Why Does My 401k Match Look Smaller on My Paystub Than I Calculated?
Doing the math on a 401(k) match, expecting a certain figure to show up, then checking a paystub or year-end statement and finding a number that’s noticeably smaller than expected, with no explanation in sight, is a common source of confusion.
At a glance
A few common plan design details usually explain the gap: compensation caps that limit which portion of pay counts toward the match, exclusions for certain types of pay like bonuses or overtime, per-paycheck match caps that don’t true up until later, and the difference between how a match is calculated on an annual basis versus a per-paycheck basis. None of these is necessarily an error, but each one can produce a match that’s smaller than a simple percentage calculation would suggest.
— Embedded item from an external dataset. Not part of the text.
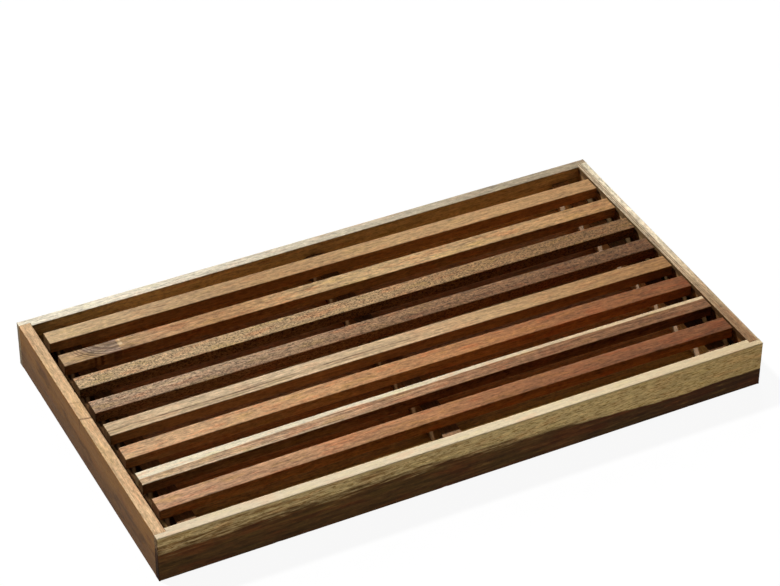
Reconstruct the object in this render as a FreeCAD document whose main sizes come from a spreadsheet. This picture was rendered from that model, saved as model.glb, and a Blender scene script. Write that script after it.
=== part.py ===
import FreeCAD, Part
import Sketcher
import math
import os
from FreeCAD import Placement, Rotation, Vector

# Bread board with a crumb catcher: an open tray of four boards and a floor
# panel, and a lift-out grid of eight slats on three cross battens.
# Millimetres, +X along the length, +Y to the back, +Z up.
# The origin is the centre of the tray's footprint, on the surface it stands on.

doc = FreeCAD.newDocument("crumb_board")

# ---------------------------------------------------------------------------
# Driving dimensions
# ---------------------------------------------------------------------------
DIMENSIONS = [
    # tray
    ("tray_length", 430.0),        # over the end boards, along X
    ("tray_width", 237.4),         # over the long boards, along Y
    ("tray_height", 34.4),
    ("board_thick", 8.0),
    ("lip_thick", 4.5),            # long board left standing past each end board
    ("edge_outer", 0.9),           # eased outer edges
    ("edge_inner", 0.5),           # eased inner top edges
    ("floor_level", 5.0),          # underside of the floor above the table
    ("floor_thick", 5.0),
    ("groove_deep", 3.5),
    ("floor_play", 0.4),           # floor edge to groove bottom
    # grid
    ("grid_x", 1.2),               # the grid lies a little to the right in the tray
    ("grid_play", 0.2),            # batten underside to floor
    ("slat_length", 409.4),
    ("slat_width", 13.0),
    ("slat_thick", 8.0),
    ("slat_edge", 0.7),
    ("batten_width", 13.1),
    ("batten_length", 219.0),
    ("batten_edge", 0.6),
    ("batten_left_x", -188.5),
    ("batten_middle_x", -3.8),
    ("batten_right_x", 191.15),
    ("batten_left_drift", 0.0),    # X at the back end less X at the front end
    ("batten_middle_drift", 4.05),
    ("batten_right_drift", 0.0),
    # slats: mid-length centre in Y, drift in Y from left end to right end,
    # and bow of the middle away from the line between the ends
    ("slat_1_y", 91.39), ("slat_1_drift", -4.58), ("slat_1_bow", 0.0),
    ("slat_2_y", 65.15), ("slat_2_drift", -4.50), ("slat_2_bow", 0.0),
    ("slat_3_y", 38.88), ("slat_3_drift", -4.10), ("slat_3_bow", 0.0),
    ("slat_4_y", 12.22), ("slat_4_drift", -4.38), ("slat_4_bow", 0.0),
    ("slat_5_y", -10.48), ("slat_5_drift", -2.57), ("slat_5_bow", 1.26),
    ("slat_6_y", -34.96), ("slat_6_drift", -2.09), ("slat_6_bow", 2.03),
    ("slat_7_y", -61.38), ("slat_7_drift", -0.74), ("slat_7_bow", 1.66),
    ("slat_8_y", -87.66), ("slat_8_drift", -0.24), ("slat_8_bow", 1.73),
    # brads, driven up through the battens into the slats
    ("brad_shank_r", 0.8),
    ("brad_hole_r", 0.9),
    ("brad_head_r", 1.4),
    ("brad_head_thick", 1.0),
    ("brad_sink_r", 1.6),
    ("brad_sink_deep", 1.5),
    ("brad_bite", 4.1),            # depth of the point in the slat
    ("brad_bite_hole", 4.4),
    ("brad_point", 1.6),
]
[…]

Compensation caps and exclusions
Retirement plans generally calculate a match based on “eligible compensation,” and plans get to define what counts. Some plans exclude bonuses, commissions, or overtime pay from the match calculation entirely, meaning a match percentage applied only to base salary produces a smaller number than the same percentage applied to total gross pay. There’s also a cap on how much total compensation can be used in retirement plan calculations, which mostly affects higher earners but can still surprise anyone who assumed their full salary was counted.
Per-paycheck versus annual matching formulas
Plans differ in how frequently they calculate and deposit the match. Some calculate the match dollar-for-dollar every single pay period, matching a percentage of that period’s contribution. Others use an annual formula but deposit the match incrementally, capping what’s contributed in any single pay period even if a larger contribution was made that period. If someone front-loads contributions early in the year, hitting their personal contribution limit well before year end, a plan using a strict per-paycheck match formula might not fully “true up” the match later, resulting in a smaller total match than expected, even though the same percentage was applied throughout.
Common reasons for the shortfall
- The match formula isn’t a flat percentage of everything earned. Many plans match a percentage only up to a certain share of pay, not the full contribution, so contributing above that threshold doesn’t increase the match proportionally.
- A vesting schedule limits what’s actually yours right now. Checking vesting terms before accepting a new job matters because an unvested match can appear on a statement without being fully owned yet, which is a different issue from the match calculation itself but produces a similarly confusing number.
- Waiting periods delay when matching starts. Some plans don’t begin matching contributions until a new employee clears a waiting period, which can make an early paystub look smaller than expected simply because matching hadn’t started yet.
- Part-time or variable hours affect eligible pay. For anyone whose schedule fluctuates, 401(k) access itself can already work differently for part-time roles, and even where a plan is available, eligible compensation calculations can compound the gap between an expected and actual match.
What to check first
Before assuming an error, it helps to pull the plan’s summary plan description, which spells out exactly what compensation counts, what the match formula and cap are, and how frequently the match is calculated and deposited. Comparing that document against a specific paystub, rather than against a rough mental calculation, usually resolves the discrepancy. If a past employer’s plan is part of the confusion, understanding what generally happens when an old 401(k) is left in place can help separate a current match question from a leftover account elsewhere. If the numbers still don’t add up after checking the actual plan terms, that’s the point where flagging it to a plan administrator or HR contact makes sense, since occasional payroll or systems errors do happen.
Worth remembering
A smaller-than-expected match is usually explained by plan design details that aren’t obvious from a simple percentage calculation, not by a mistake. Reading the actual plan document, rather than relying on assumptions about how the match works, is the most reliable way to understand exactly where the gap between expected and actual numbers comes from.